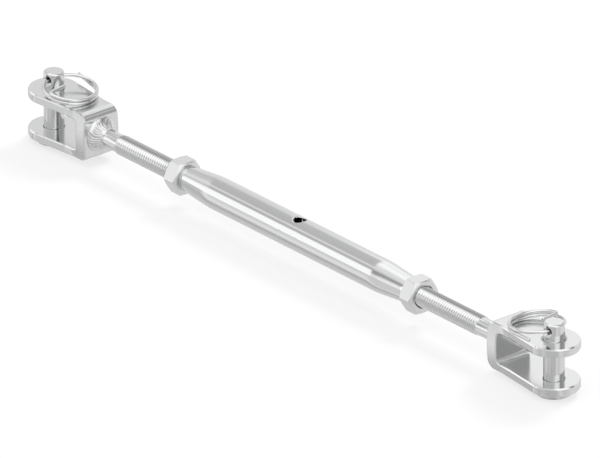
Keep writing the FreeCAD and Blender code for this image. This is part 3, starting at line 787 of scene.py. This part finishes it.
def makeSky():
    # White to the camera. For the rest stripes round the X axis, which change from -X to +X, and the ground
    world = bpy.data.worlds.new("sky")
    bpy.context.scene.world = world
    nodes = NodeTree(world)
    x, y, z = nodes.parts(nodes.add("ShaderNodeTexCoord", output="Generated"))
    turn = z.math("ARCTAN2", z, y) / math.pi
    stripes = (0.0, 0.0, 0.0, 1.0)
    for low, high, row in studio["sky"]:
        stops = [(angle / 180, shade) for angle, shade in row]
        shades = nodes.add("ShaderNodeValToRGB", {"stops": stops}, Fac=turn)
        taken = nodes.rise(x, low, high)
        stripes = nodes.add("ShaderNodeMix", {"data_type": "RGBA"}, 2, n0=taken, n6=stripes, n7=shades)
    sky = nodes.add("ShaderNodeBackground", Color=stripes, Strength=studio["skyStrength"])
    compass = y.math("ARCTAN2", y, x) / (2 * math.pi) + 0.5
    stops = [((angle + 180) / 360, shade) for angle, shade in studio["ground"]]
    shades = nodes.add("ShaderNodeValToRGB", {"stops": stops}, Fac=compass)
    ground = nodes.add("ShaderNodeBackground", Color=shades, Strength=studio["groundStrength"])
    above = nodes.rise(z, -studio["horizon"], studio["horizon"])
    lit = nodes.add("ShaderNodeMixShader", n0=above, n1=ground, n2=sky)
    white = nodes.add("ShaderNodeBackground", Color=opaqueWhite, Strength=1.0)
    both = nodes.add("ShaderNodeMixShader", n0=nodes.ray("Is Camera Ray"), n1=lit, n2=white)
    nodes.add("ShaderNodeOutputWorld", Surface=both)


def makeLamps():
    # Square soft lamps that face the object
    for name, place, size, watts, mirrored in studio["lamps"]:
        light = bpy.data.lights.new(name, "AREA")
        light.shape = "SQUARE"
        light.size = size
        light.energy = watts
        lamp = bpy.data.objects.new(name, light)
        lamp.visible_glossy = mirrored
        lamp.location = place
        lamp.rotation_euler = (-Vector(place)).to_track_quat("-Z", "Y").to_euler()
        bpy.context.scene.collection.objects.link(lamp)


def makeCamera():
    # A very long lens stands in for the drawing's parallel view. It looks at the middle of the CAD's box.
    turn, rise = math.radians(studio["azimuth"]), math.radians(studio["elevation"])
    right = Vector((math.cos(turn), math.sin(turn), 0))
    up = Vector((-math.sin(turn) * math.sin(rise), math.cos(turn) * math.sin(rise), math.cos(rise)))
    back = right.cross(up)
    data = bpy.data.cameras.new("camera")
    data.lens = studio["lens"]
    data.sensor_width = studio["sensor"]
    width = studio["pictureWidth"] / studio["pixels"] * millimetre
    distance = width * data.lens / data.sensor_width
    camera = bpy.data.objects.new("camera", data)
    turned = Matrix((right, up, back)).transposed().to_4x4()
    camera.matrix_world = Matrix.Translation(Vector((lowest + highest) / 2) + back * distance) @ turned
    data.clip_start, data.clip_end = studio["nearClip"], distance * studio["farClip"]
    bpy.context.scene.collection.objects.link(camera)
    bpy.context.scene.camera = camera


makeFloor()
makeSky()
makeLamps()
makeCamera()
bpy.context.scene.view_settings.view_transform = "Standard"
print("scene lit")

========================================

Set down every line of the listing above again, exactly as given.

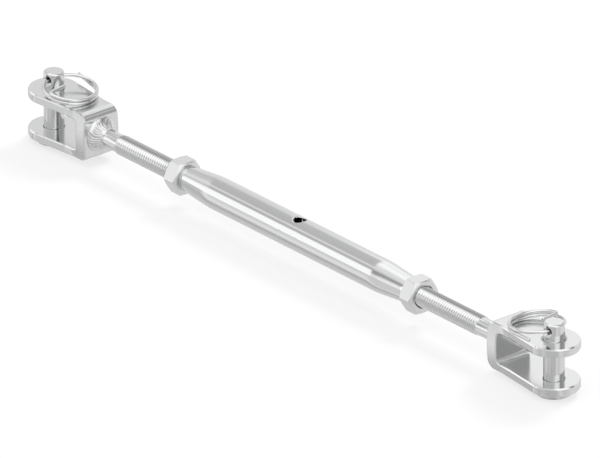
Keep writing the FreeCAD and Blender code for this image. This is part 3, starting at line 787 of scene.py. This part finishes it.
def makeSky():
    # White to the camera. For the rest stripes round the X axis, which change from -X to +X, and the ground
    world = bpy.data.worlds.new("sky")
    bpy.context.scene.world = world
    nodes = NodeTree(world)
    x, y, z = nodes.parts(nodes.add("ShaderNodeTexCoord", output="Generated"))
    turn = z.math("ARCTAN2", z, y) / math.pi
    stripes = (0.0, 0.0, 0.0, 1.0)
    for low, high, row in studio["sky"]:
        stops = [(angle / 180, shade) for angle, shade in row]
        shades = nodes.add("ShaderNodeValToRGB", {"stops": stops}, Fac=turn)
        taken = nodes.rise(x, low, high)
        stripes = nodes.add("ShaderNodeMix", {"data_type": "RGBA"}, 2, n0=taken, n6=stripes, n7=shades)
    sky = nodes.add("ShaderNodeBackground", Color=stripes, Strength=studio["skyStrength"])
    compass = y.math("ARCTAN2", y, x) / (2 * math.pi) + 0.5
    stops = [((angle + 180) / 360, shade) for angle, shade in studio["ground"]]
    shades = nodes.add("ShaderNodeValToRGB", {"stops": stops}, Fac=compass)
    ground = nodes.add("ShaderNodeBackground", Color=shades, Strength=studio["groundStrength"])
    above = nodes.rise(z, -studio["horizon"], studio["horizon"])
    lit = nodes.add("ShaderNodeMixShader", n0=above, n1=ground, n2=sky)
    white = nodes.add("ShaderNodeBackground", Color=opaqueWhite, Strength=1.0)
    both = nodes.add("ShaderNodeMixShader", n0=nodes.ray("Is Camera Ray"), n1=lit, n2=white)
    nodes.add("ShaderNodeOutputWorld", Surface=both)


def makeLamps():
    # Square soft lamps that face the object
    for name, place, size, watts, mirrored in studio["lamps"]:
        light = bpy.data.lights.new(name, "AREA")
        light.shape = "SQUARE"
        light.size = size
        light.energy = watts
        lamp = bpy.data.objects.new(name, light)
        lamp.visible_glossy = mirrored
        lamp.location = place
        lamp.rotation_euler = (-Vector(place)).to_track_quat("-Z", "Y").to_euler()
        bpy.context.scene.collection.objects.link(lamp)


def makeCamera():
    # A very long lens stands in for the drawing's parallel view. It looks at the middle of the CAD's box.
    turn, rise = math.radians(studio["azimuth"]), math.radians(studio["elevation"])
    right = Vector((math.cos(turn), math.sin(turn), 0))
    up = Vector((-math.sin(turn) * math.sin(rise), math.cos(turn) * math.sin(rise), math.cos(rise)))
    back = right.cross(up)
    data = bpy.data.cameras.new("camera")
    data.lens = studio["lens"]
    data.sensor_width = studio["sensor"]
    width = studio["pictureWidth"] / studio["pixels"] * millimetre
    distance = width * data.lens / data.sensor_width
    camera = bpy.data.objects.new("camera", data)
    turned = Matrix((right, up, back)).transposed().to_4x4()
    camera.matrix_world = Matrix.Translation(Vector((lowest + highest) / 2) + back * distance) @ turned
    data.clip_start, data.clip_end = studio["nearClip"], distance * studio["farClip"]
    bpy.context.scene.collection.objects.link(camera)
    bpy.context.scene.camera = camera


makeFloor()
makeSky()
makeLamps()
makeCamera()
bpy.context.scene.view_settings.view_transform = "Standard"
print("scene lit")